In order to turn these emotions into real connections, you need to have a deep understanding of their audience. What state of mind are they in? What emotions do they have and why do they have them? If you sell insurance, chances are your audience will be in a much different state of mind when they head to your site than if you sell flowers. Once you figure out what emotions you want to create or tap into, you can start thinking about how to best advertise to your customers.
Your ads, website and complete brand can be designed to impact the emotions of your customers if you keep three main factors in mind: Font style, color and images. Font styles can create a vast array of different emotions, surprisingly. Not so surprisingly, color also has a huge impact on how customers feel when they are viewing an ad or interacting with a brand. Take a look at this infographic to find out more about consumer color perception. As for images, just think about the ASPCA puppy picture.
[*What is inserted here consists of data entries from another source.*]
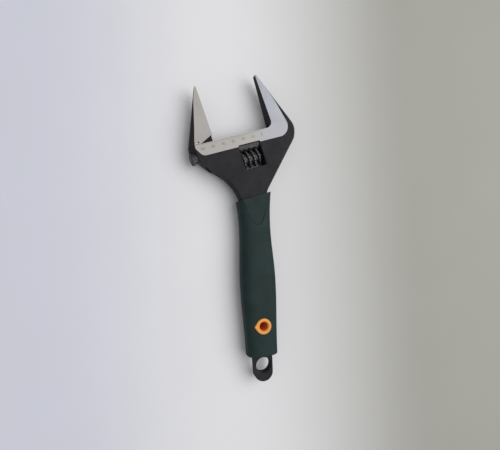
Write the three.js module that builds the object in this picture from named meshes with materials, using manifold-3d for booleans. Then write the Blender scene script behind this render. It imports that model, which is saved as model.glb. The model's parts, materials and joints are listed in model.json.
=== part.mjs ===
// Adjustable wrench with long thin jaws, a rubber grip and a hanging eye, in millimetres.
// The pieces are drawn in the head's own frame: +X along the slide towards the fixed jaw, +Y along
// the jaws towards their tips, +Z up. Zero is the foot of the fixed jaw's face, at half thickness.
// The whole is then turned, so that the handle runs along X with the hanging eye at the low end.
import * as THREE from "three";
import { mergeVertices } from "three/addons/utils/BufferGeometryUtils.js";
import Module from "manifold-3d";

const wasm = await Module();
wasm.setup();

// Driving sizes of the whole wrench
const jawOpening = 60.9;
const jawReach = 54.15;
const headAngleDegrees = 15.3;
const eyeDistance = 223.4;
const axisSetback = 21.3;
const runningGap = 0.3;
const overrun = 5;

// Jaws
const jawTipWidth = 1.2;
const jawTipThickness = 5.9;
const jawBackSlopeShare = 0.42;
const jawRootWidth = jawTipWidth + jawBackSlopeShare * jawReach;
const jawFaceFoot = 6.3;
const heelRun = 12.2;
const rootFilletRadius = 6.5;

// Head forging
const headThickness = 16;
const wallThickness = 7;
const padWidth = 11.15;
const padCornerRadius = 11;
const padEndRadius = 6;
const padEndLeanShare = 0.604;
const padEdgeSetout = 16.1;
const padEdgeSlopeShare = 0.2;
const forgedRecess = 0.4;
const elbowDrop = 8.5;
const elbowRadius = 17;
const elbowFaceInset = 2.6;
const endBevelDrop = 3.2;
const headHeelDrop = 14.5;
const headHeelInset = 5.1;
const headHeelRadius = 2;
const pinFlatInset = 12.9;
const pinFlatDrop = 24.5;
const pinFlatRadius = 8;
const sideFaceInset = 0.6;
const endFaceInset = 5;
const taperTopDrop = 2;
const backSlopeStart = 44;

// Neck, shank and hanging eye
const neckDistance = 165.5;
const neckLeftDistance = 172;
const neckHalfWidth = 12.2;
const neckBevel = 2.4;
const neckLeftRadius = 50;
const neckRightRadius = 17;
const neckTaperStart = 40;
const neckTaperEnd = 58;
const shankThickness = 12;
const shankTaperEnd = 14;
const eyeThickness = 8.3;
const eyePlateStart = 9;
const eyeHalfWidth = 9;
const eyeEndLength = 15.4;
const eyeHoleRadius = 7.3;

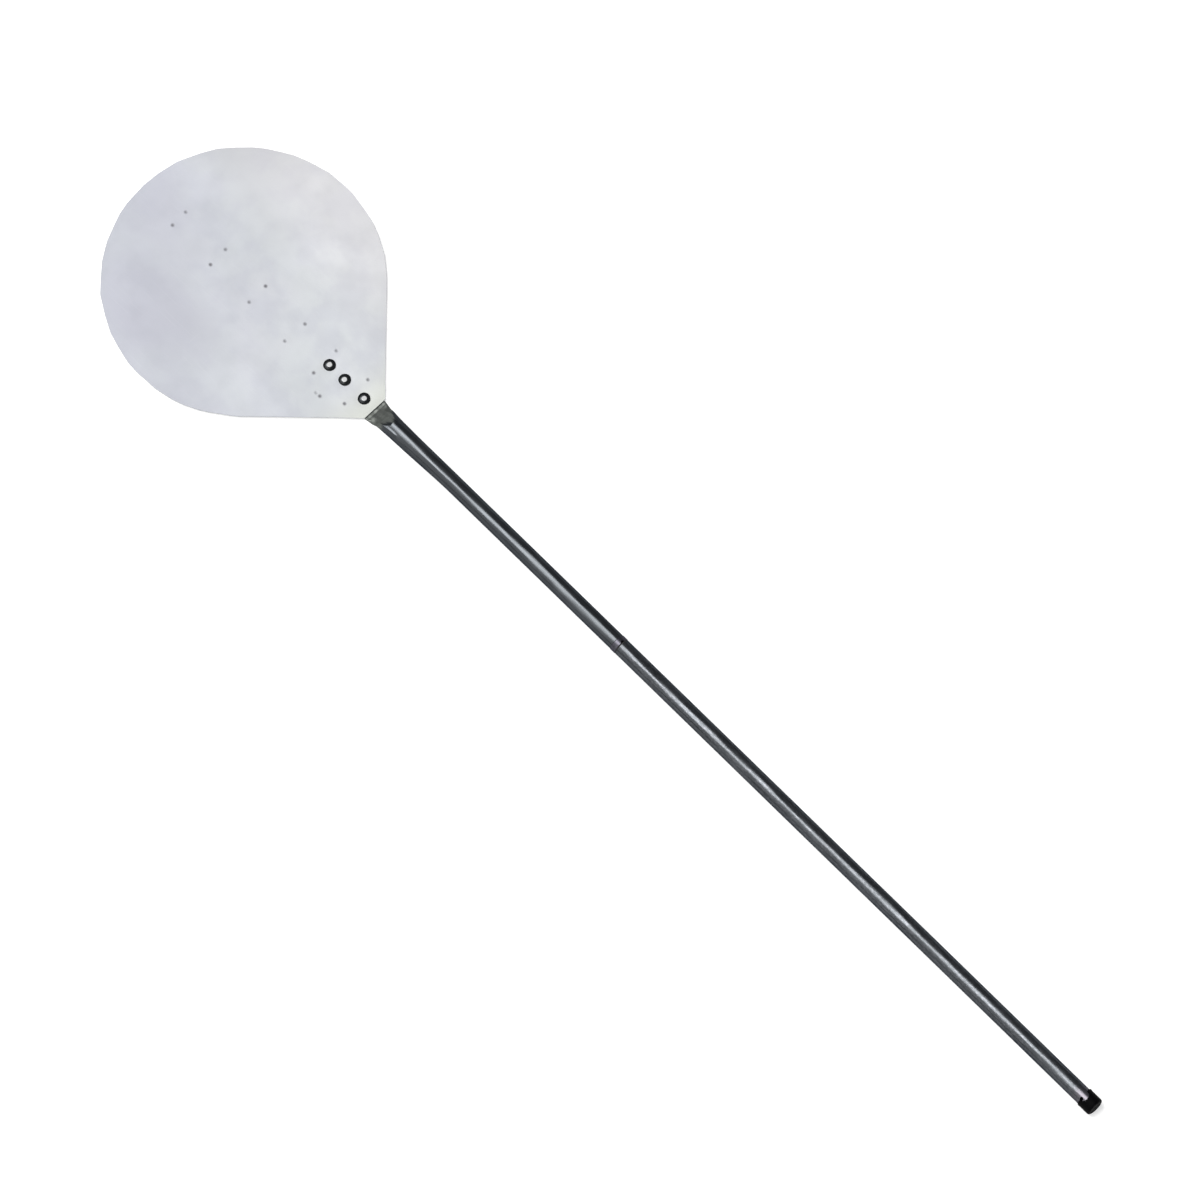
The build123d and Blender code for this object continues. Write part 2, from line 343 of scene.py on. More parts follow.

This super great post goes on to discuss the power of words in eliciting emotion from your customers. There aren’t any tried and true formulas that can be applied across industries so every brand has to put some time into figuring out what the trigger words are for your particular audience. But once you do, make sure to repeat them frequently throughout your copy and to use them to craft a story that your audience can relate to. Stats and data are great to back up your claims, but nothing resonates like an emotional story.
Psychological studies have shown that, as buyers, we are very emotionally invested in our purchases. So it’s our job as content marketers to figure out how to use our ads and branding material to elicit positive feelings in our customers and create connections with them that last over time.